After considering the views of both internal and external
capital market advisors, particularly with regard to the effects
of the recent economic environment on long-term prospective
fixed income returns, we are reducing our expected long-term
return on assets to 7.50% for determining pension cost for
2013.
Under current accounting rules, the difference between
expected long-term returns and actual returns is accumulated
and amortized to pension expense over future periods. Each
one percentage point difference in actual return compared
with our expected return causes expense in subsequent years
to increase or decrease by up to $8 million as the impact is
amortized into results of operations.
We currently estimate a pretax pension expense of $73 million
in 2013 compared with pretax expense of $89 million in 2012.

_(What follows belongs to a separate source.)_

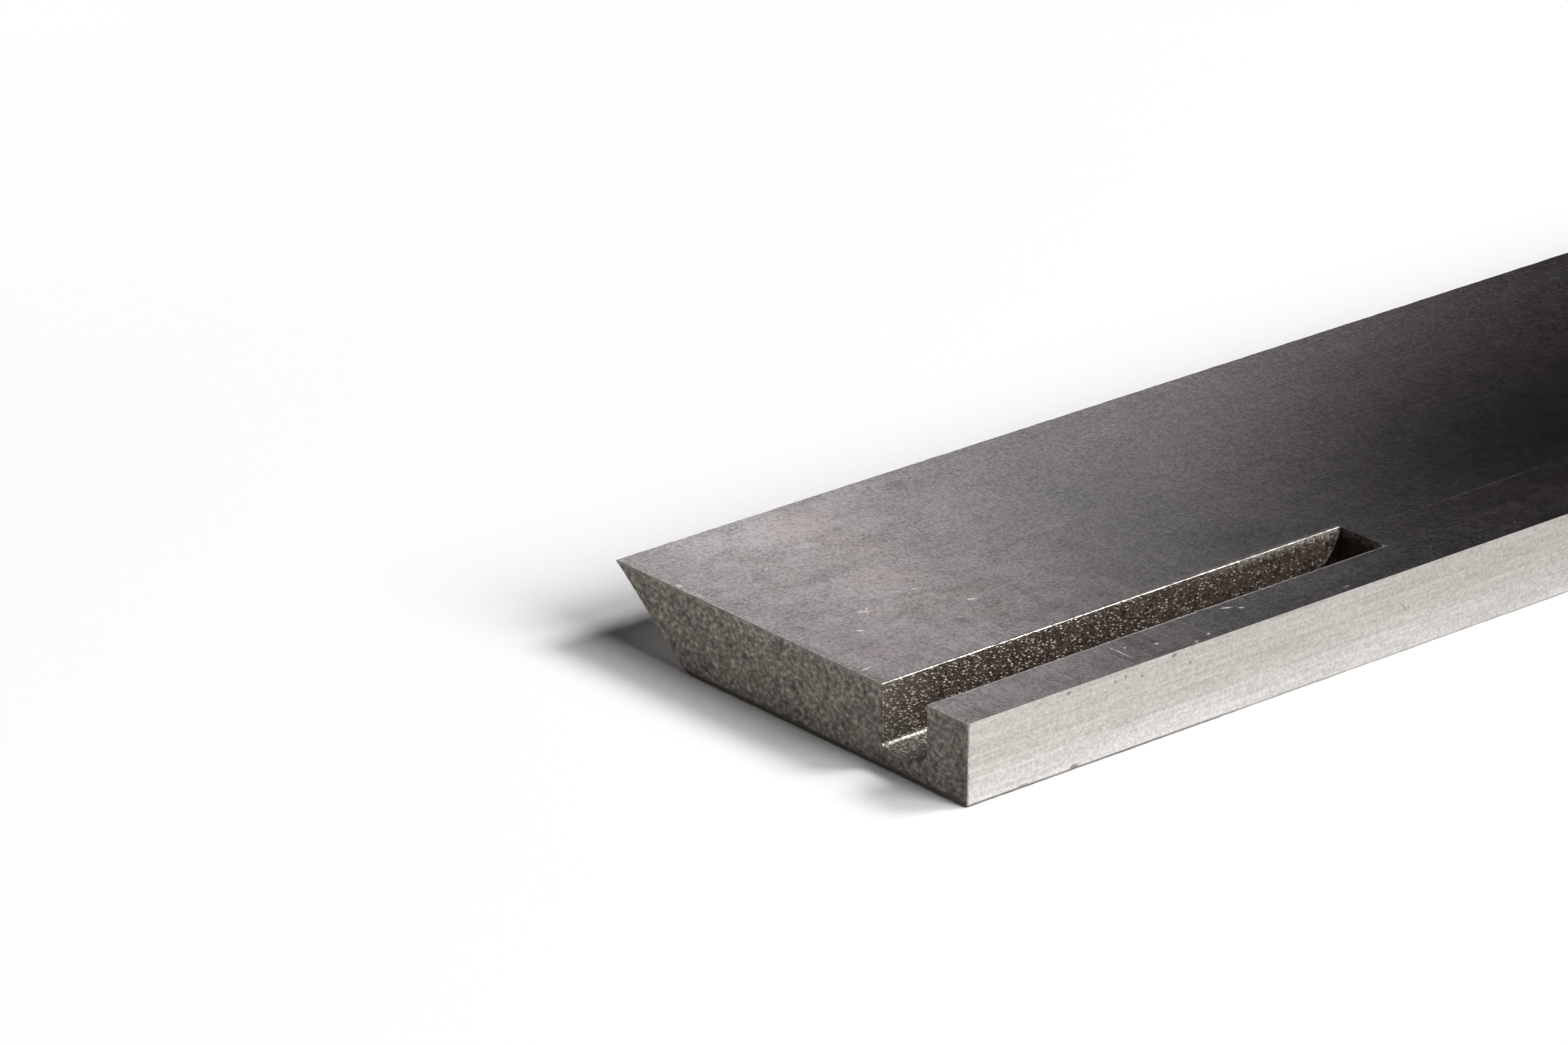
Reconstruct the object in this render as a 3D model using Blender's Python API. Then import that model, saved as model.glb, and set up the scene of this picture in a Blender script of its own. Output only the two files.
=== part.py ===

This year-over-year expected decrease reflects the impact of
favorable returns on plan assets experienced in 2012 as well as
the effects of the lower discount rate required to be used in
2013.
The table below reflects the estimated effects on pension
expense of certain changes in annual assumptions, using 2013
estimated expense as a baseline.
Table 27: Pension Expense - Sensitivity Analysis
Change in Assumption (a)
Estimated
Increase to 2013
Pension
Expense
(In millions)
.5% decrease in discount rate $21
.5% decrease in expected long-term return on assets $19
.5% increase in compensation rate $ 2
(a) The impact is the effect of changing the specified assumption while holding all other
assumptions constant.
Our pension plan contribution requirements are not
particularly sensitive to actuarial assumptions. Investment
performance has the most impact on contribution requirements
and will drive the amount of required contributions in future
years. Also, current law, including the provisions of the
Pension Protection Act of 2006, sets limits as to both
minimum and maximum contributions to the plan. We do not
expect to be required by law to make any contributions to the
plan during 2013.
We maintain other defined benefit plans that have a less
significant effect on financial results, including various
nonqualified supplemental retirement plans for certain
employees, which are described more fully in Note 15
Employee Benefit Plans in the Notes To Consolidated
Financial Statements in Item 8 of this Report.